Kejriwal was the driving force behind the India Against Corruption movement that brought hundreds of thousands of people onto the streets last year, energizing the country’s normally apathetic middle class to campaign for the creation of a powerful anti-corruption ombudsman.

When that movement seemed to fizzle out, Kejriwal emerged from a back-seat role to form his own political party and, in a series of electrifying news conferences, accused some of his country’s most high-profile figures of corruption or cronyism.

His targets have ranged from Robert Vadra, son-in-law of India’s most powerful politician, Sonia Gandhi, to India’s richest man, Mukesh Ambani, head of the Reliance business empire. Prime Minister Manmohan Singh has not been spared, nor has the leader of the country’s main opposition party, Nitin Gadkari.
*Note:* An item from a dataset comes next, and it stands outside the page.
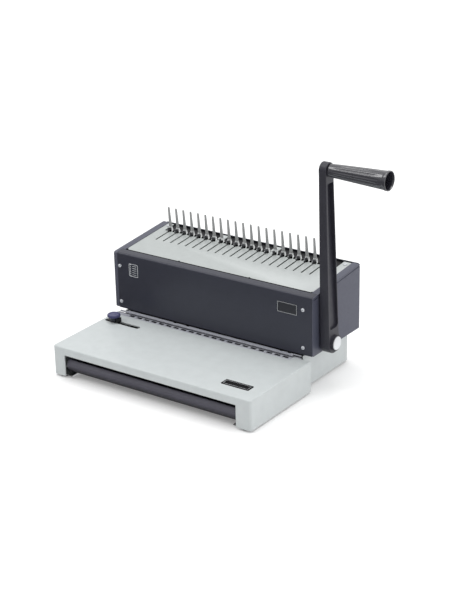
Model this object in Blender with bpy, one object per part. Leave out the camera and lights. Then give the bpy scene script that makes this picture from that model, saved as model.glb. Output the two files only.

In the process, this 44-year-old has gone where even India’s raucous media normally fear to tread, taking on the revered
Nehru-Gandhi family
that has dominated this country’s politics since independence and exposing the nexus between big business and politics.

“Our country is very resource-rich. We have forests, mountains, rivers, oil and gas,” Kejriwal said. “But corporates in collusion with politicians and bureaucrats are looting this country. What is the real reason for rising prices?”

His campaign has won him millions of followers but also seen him threatened, jailed and sued. Ruling party politicians have called him a gutter snake and an opportunist, a self-serving megalomaniac with a Hitler streak, an anarchist and a danger to democracy.

Each of Kejriwal’s exposés is eagerly anticipated by the media and the subject of frenzied speculation among the elite.

‘Worse than an insect’

In Farrukhabad, his target was Salman Khurshid, a former minister of law and justice and a local member of Parliament whom Kejriwal accused of stealing money meant for the disabled through a charity run by his wife.

One by one, disabled men were lifted onto the stage. Many had the stick-thin limbs typical of polio victims. Pieces of paper were brandished that, Kejriwal said, proved that the men had been listed as receiving tricycle wheelchairs. One by one, the men said they had received nothing.